Charlotte Bronte - Jane Eyre
My first taste of Victorian literature. The text was heavily weighted with biblical and Romantic allusions, only some of which I picked up unassisted. Jane Eyre is an expertly and vividly drawn psychological character. Bronte's writing was breathtaking and whilst the overall vibe was somewhat dour, her attention to domestic detail was delicate, leaving a delirious sensation on the soul.

Nam Le - The Boat
A collection of seven brutally honest short stories by debut author Nam Le, fiction editor of The Harvard Review. His characters are intimately drawn covering everything from the Vietnamese immigrant experience; to the story of a child assassin in Columbia; to an American lawyer on the streets of Tehran; to the moments of a Japanese girl before the dropping of the bomb on Hiroshima; and a wonderful and very Australian story set in a fishing village dealing with adolescent ins and outs and a dying mother. How he manages to cover such a diverse range of cultures with such unerring honesty and accuracy is beyond me. The mind boggles at such talent.

Emma Jones - The Striped World*

A.S. Byatt - The Children's Book
I write this mere moments after the last page was turned. The screen shimmers from the moisture in my eyes which threatens to spill over. Having traveled through the best and worst parts of the young character's lives as they grow up in the last decade of the 19th century, the inevitable consequences of war threaten and upset what is a beautiful and ideal story. Set against the back drop of Fabian Society, the Arts and Crafts aesthetic movement, and women's suffrage, A.S. Byatt weaves a textual dream that can only end in the history from which it was drawn.

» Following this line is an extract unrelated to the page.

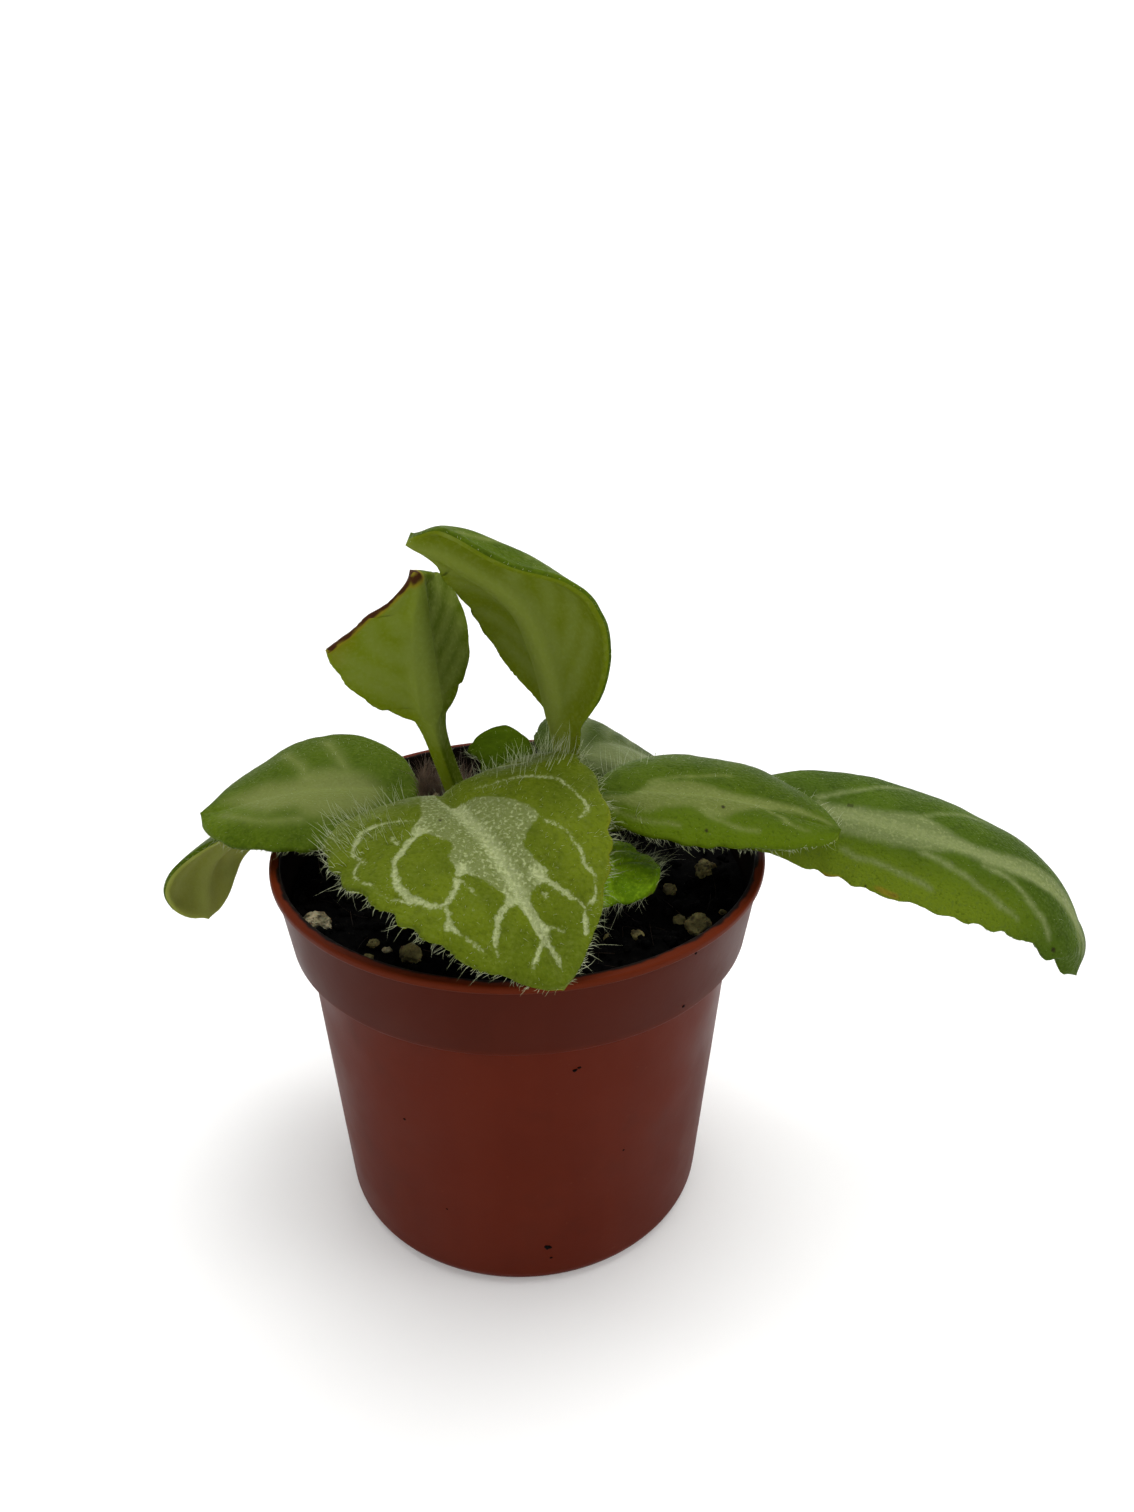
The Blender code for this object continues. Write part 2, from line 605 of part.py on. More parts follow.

Markus Zusak - The Book Thief
I found this to be such a sympathetic and sincere story, and whilst it is set in Nazi Germany, it has a wry and irreverent take on the German experience. He takes you not just into the world of the young book thief, but also into the lives of the neighbours, friends and rivals in the town in which most of the story is set. It's also quite obvious that Zusak has a love of words, but also a deep understanding of their contradictory power; to bring good, and evil. Highly recommended.

Hilary Mantel - Wolf Hall
So, was it deserving of the Man Booker Prize? There is no denying the sheer brilliance of the novel. Mantel has achieved a remarkable project in reconstructing the psychological character of Thomas Cromwell and the goings on of the Tudor Court from 1520-1535. Her research and dedication to the finest detail is exquisite. The book is flawed, however, and this is not just my own criticism. Mantel overuses the personal pronoun 'he', so you often find yourself lost as to who is speaking.

In my opinion, Byatt's 'The Children's Book', was a more deserving winner. Sometimes, second best is the best.

Cormac McCarthy - The Road
The best word that describes this is bleak. But this is not necessarily a bad thing. Set in a post-apocalyptic world, the story is about a father and son's love and their journey along the road, as they move south through a desolate, cold and barren landscape. Under constant threat from survivors turned cannibal and the gnawing need for food and water, they do the best they can with what they have, all the while carrying the fire - a metaphor perhaps for their inner spirit or goodness. The prose is bleak, halting and trudging, very much like their journey along the road.

Iain Banks - Transition

I was suprised at how much I didn't enjoy this. Here we have Banks in his non-SF guise, but writing a quasi-SF novel. The concept is clever, but poorly executed. The characters are thinly drawn and over viced - too much pointless sex, and gratuitous drug references, which were the only veneers holding the characters together. Rip that away and the characterisation is vacuous at best. This is unusual for Banks and this sort of thing more resembles Peter F Hamilton. The use of multiple first person perspective was not particularly effective, and it wasn't really until the meeting of Adrian and Tem, that any benefit of the style choice was realised. The moments of clever philosophical insight and play with the overall concept were unfortately overshadowed by the novel's negative aspects. Still, I remain a fervent Banks fan - that's Iain Banks with an 'M' - and look forward to the next Culture novel.

Hesiod - Theogony; Work & Days*

* = if there are no comments, this does not mean the book was undeserving; rather it means that I didn't have time or was unable to write once I'd finished the book. My reviews are spontaneously composed at the time of completing a book and are the words in my head which spill out through my fingers and onto the screen.